***** Records for processing *****

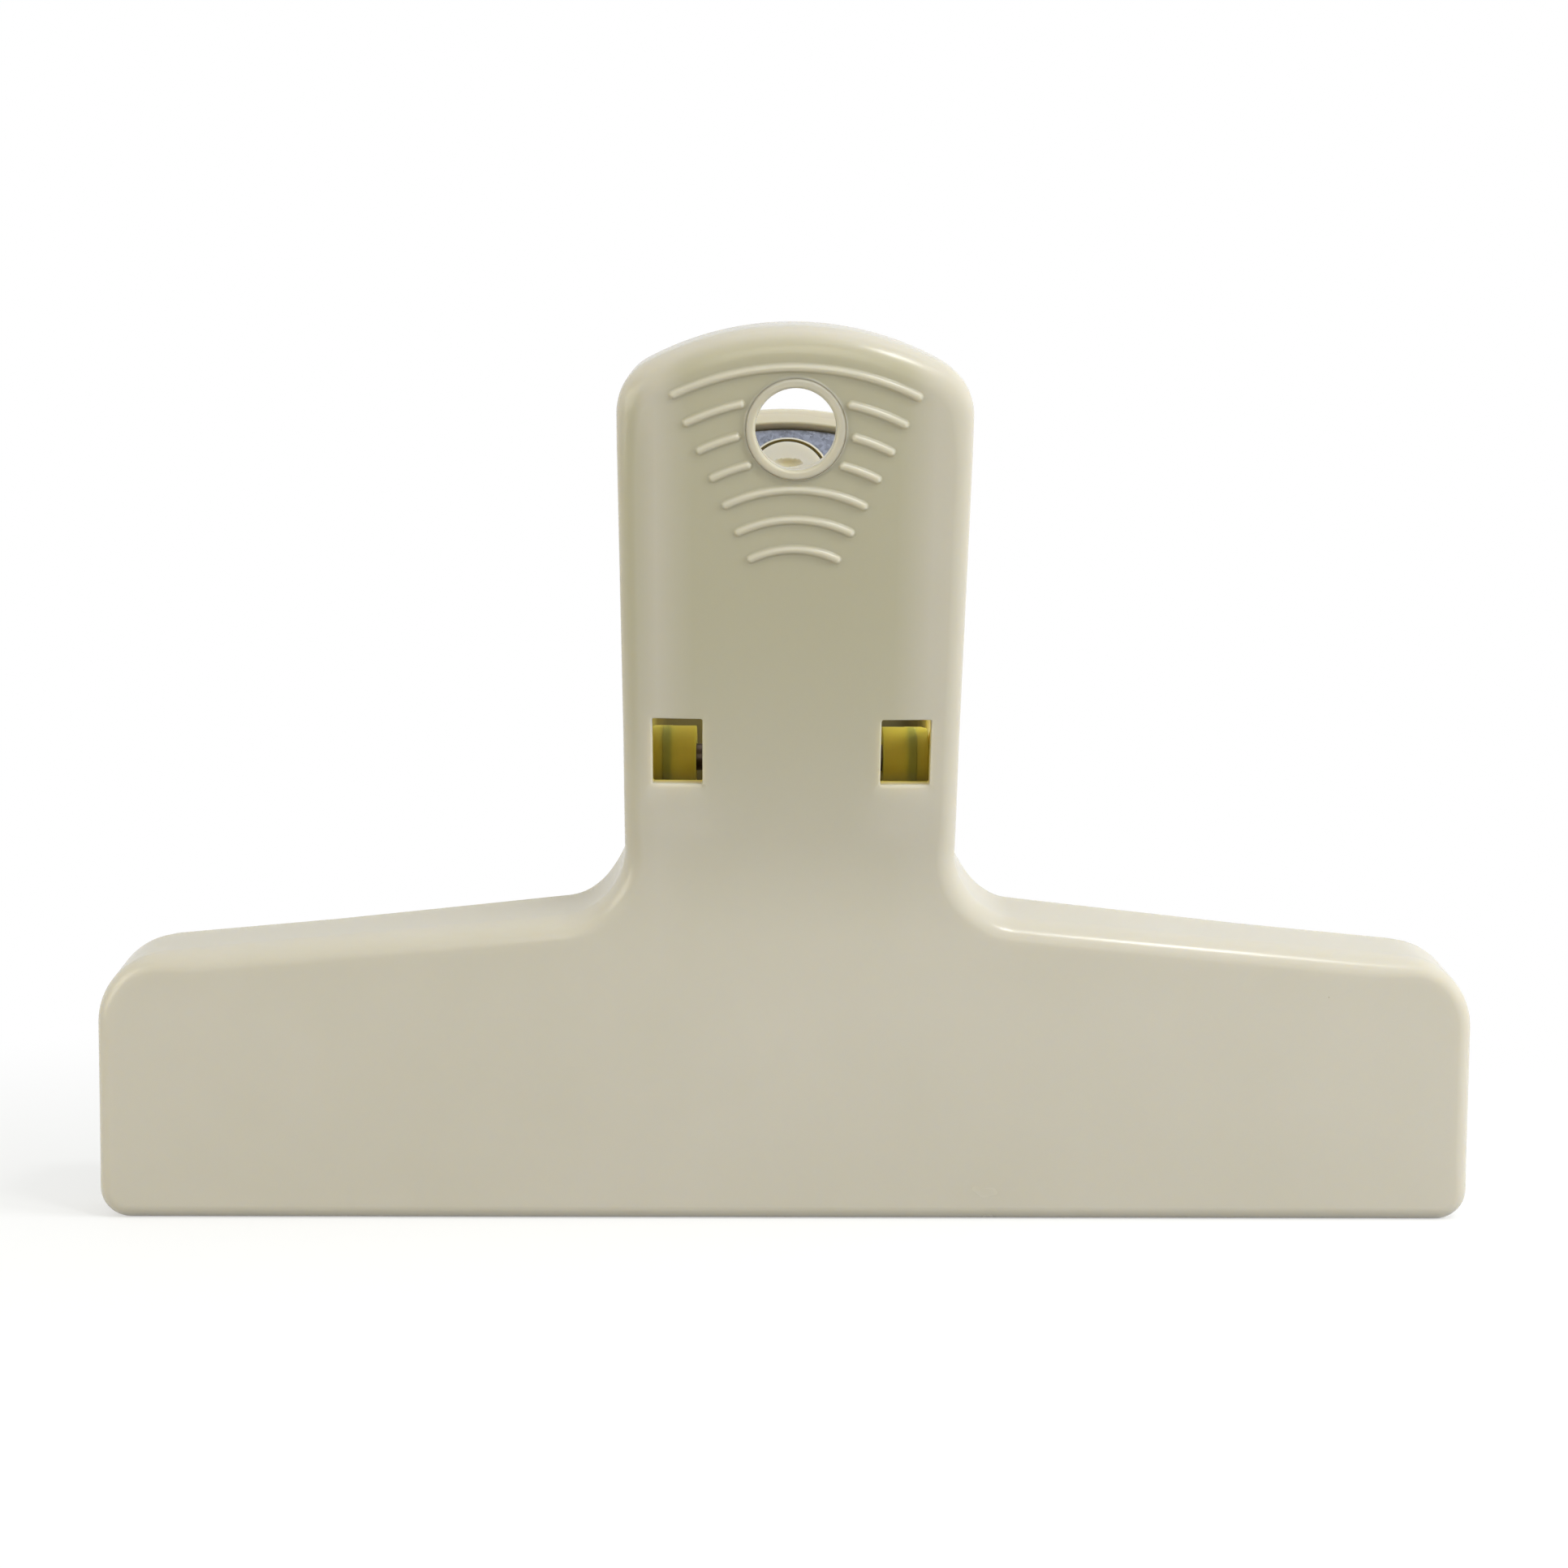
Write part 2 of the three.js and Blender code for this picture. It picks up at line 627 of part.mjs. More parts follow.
// The back paddle's own frame: s up along it and w towards the middle, as in the flat drawing.
const backPaddle = new THREE.Group();
const leanAngle = paddleLean * degrees;
backPaddle.rotation.x = Math.PI / 2 - leanAngle;
backPaddle.position.set(0, hingeDepth * Math.cos(leanAngle), -hingeDepth * Math.sin(leanAngle));
backPaddle.add(piece("magnet", magnet(), "#3a3a3c", 0.7, 0.1));
backPaddle.add(piece("magnet_plate", magnetPlate(), "#9aa3b0", 0.35, 0.9));
backPaddle.add(piece("magnet_rivet", magnetRivet(), ivory, 0.4, 0));

// Everything is placed from the hinge, which stands so high that the lips touch z = 0.
const clip = new THREE.Group();
clip.add(front, back, pin, spring, backPaddle);
const lowest = new THREE.Box3().setFromObject(front, true).min.z;
clip.position.z = -lowest;
console.log("hinge height, mm:", (-lowest).toFixed(3));

export default clip;
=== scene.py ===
import json
import math

import bpy
import numpy as np
from mathutils import Matrix, Vector
from mathutils.geometry import delaunay_2d_cdt


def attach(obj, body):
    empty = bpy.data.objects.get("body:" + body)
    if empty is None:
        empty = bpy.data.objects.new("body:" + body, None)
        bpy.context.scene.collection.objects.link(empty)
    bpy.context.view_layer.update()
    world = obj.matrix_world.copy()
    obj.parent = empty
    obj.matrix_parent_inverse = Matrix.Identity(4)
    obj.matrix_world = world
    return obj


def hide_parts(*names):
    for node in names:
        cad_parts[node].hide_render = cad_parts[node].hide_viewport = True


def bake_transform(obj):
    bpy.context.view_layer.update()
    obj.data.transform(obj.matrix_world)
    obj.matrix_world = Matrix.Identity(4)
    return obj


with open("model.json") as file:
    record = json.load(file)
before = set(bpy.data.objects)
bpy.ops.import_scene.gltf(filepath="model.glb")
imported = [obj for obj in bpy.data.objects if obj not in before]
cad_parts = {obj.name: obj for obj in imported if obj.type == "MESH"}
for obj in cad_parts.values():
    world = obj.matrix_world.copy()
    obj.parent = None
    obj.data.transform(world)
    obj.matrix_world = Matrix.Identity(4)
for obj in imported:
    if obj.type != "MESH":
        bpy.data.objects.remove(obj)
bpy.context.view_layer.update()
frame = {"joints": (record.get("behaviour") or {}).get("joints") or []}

mm = 0.001  # a millimetre in Blender's metres
metre = 1000  # a metre in millimetres, in which everything below is drawn
hingeHeight = frame["joints"][0]["pos_m"][2] * metre
quarter = math.pi / 2
touching = 1e-6  # nearer than this is the same place
tiniest = 1e-9
noLimit = 99.0  # more room than any inset asks for

camera = {
    "place": (-4.63, -218.19, 44.5),  # mm
    "pitch": -0.833,  # degrees, looking slightly up
    "turn": 1.068,
    "roll": 0.324,
    "focalPixels": 2391.7,
    "imagePixels": 1932,
    "sensor": 36,  # mm
    "sees": (0.01, 20),  # metres, from and to
}


def placeObject(name, data):
    thing = bpy.data.objects.new(name, data)
    bpy.context.scene.collection.objects.link(thing)
    return thing


def makeCamera():
    data = bpy.data.cameras.new("camera")
    data.sensor_width = camera["sensor"]
    data.lens = camera["sensor"] * camera["focalPixels"] / camera["imagePixels"]
    data.clip_start, data.clip_end = camera["sees"]
    view = placeObject("camera", data)
    pitch, turn, roll = (math.radians(camera[k]) for k in ("pitch", "turn", "roll"))
    forward = Vector((math.sin(turn) * math.cos(pitch), math.cos(turn) * math.cos(pitch), -math.sin(pitch)))
    right = Vector((math.cos(turn), -math.sin(turn), 0))
    up = right.cross(forward)
    right, up = right * math.cos(roll) + up * math.sin(roll), up * math.cos(roll) - right * math.sin(roll)
    axes = Matrix((right, up, -forward)).transposed().to_4x4()
    view.matrix_world = Matrix.Translation(Vector(camera["place"]) * mm) @ axes
    bpy.context.scene.camera = view


makeCamera()
print("camera set")

# How finely the shells are drawn: steps in mm, the rest are counts.
fineness = {
    "arcStep": 0.45,
    "arcLeast": 8,
    "lineStep": 0.9,
    "ribStep": 0.5,
    "rectangleStep": 0.6,
    "rowStep": 2.6,
    "rowMargins": (2, 0.5, 1.5),  # from the lip to the first row, and free of rows below and above the bend
    "columnStep": 1.9,
    "clearStep": 0.7,  # how far the points inside a face keep from its loops
    "bendRows": 15,
    "earRows": 15,
    "handleRows": 36,
    "earTop": 25,
    "earFlank": 7,
    "roundTurns": 9,  # in a wide rounding, then in a rim, a fillet and a rectangle's corner
    "rimTurns": 4,
    "filletTurns": 5,
    "cornerTurns": 7,
}


# A shell gathers points in the flat drawing: x across, s up the face, w into the tray.
def newShell():
    return {"points": [], "normals": [], "recess": [], "faces": [], "count": 0}


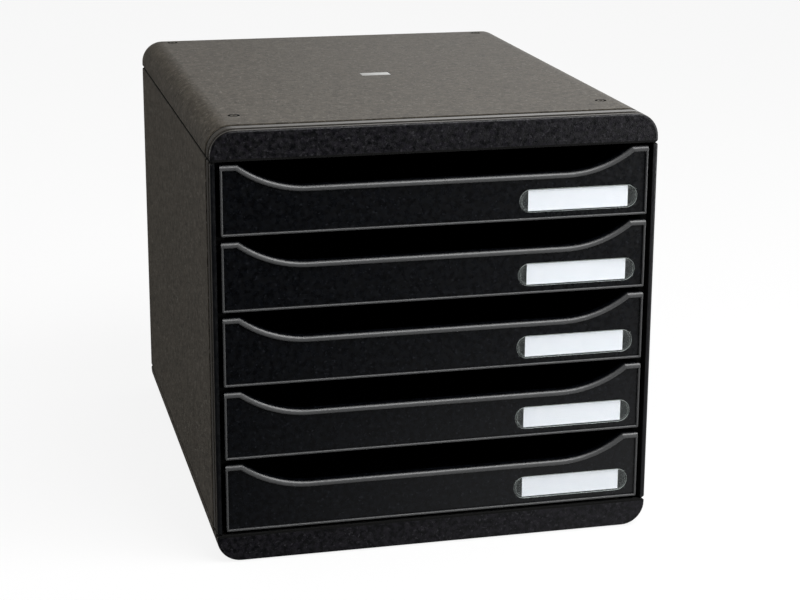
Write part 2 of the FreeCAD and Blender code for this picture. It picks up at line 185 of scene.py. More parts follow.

*****

→ Problem requirements
Write the lines again exactly, beginning at the line that has "touch z = 0." and stopping after the line that has "if empty is"; include no other lines.

→ The solution
// Everything is placed from the hinge, which stands so high that the lips touch z = 0.
const clip = new THREE.Group();
clip.add(front, back, pin, spring, backPaddle);
const lowest = new THREE.Box3().setFromObject(front, true).min.z;
clip.position.z = -lowest;
console.log("hinge height, mm:", (-lowest).toFixed(3));

export default clip;
=== scene.py ===
import json
import math

import bpy
import numpy as np
from mathutils import Matrix, Vector
from mathutils.geometry import delaunay_2d_cdt


def attach(obj, body):
    empty = bpy.data.objects.get("body:" + body)
    if empty is None:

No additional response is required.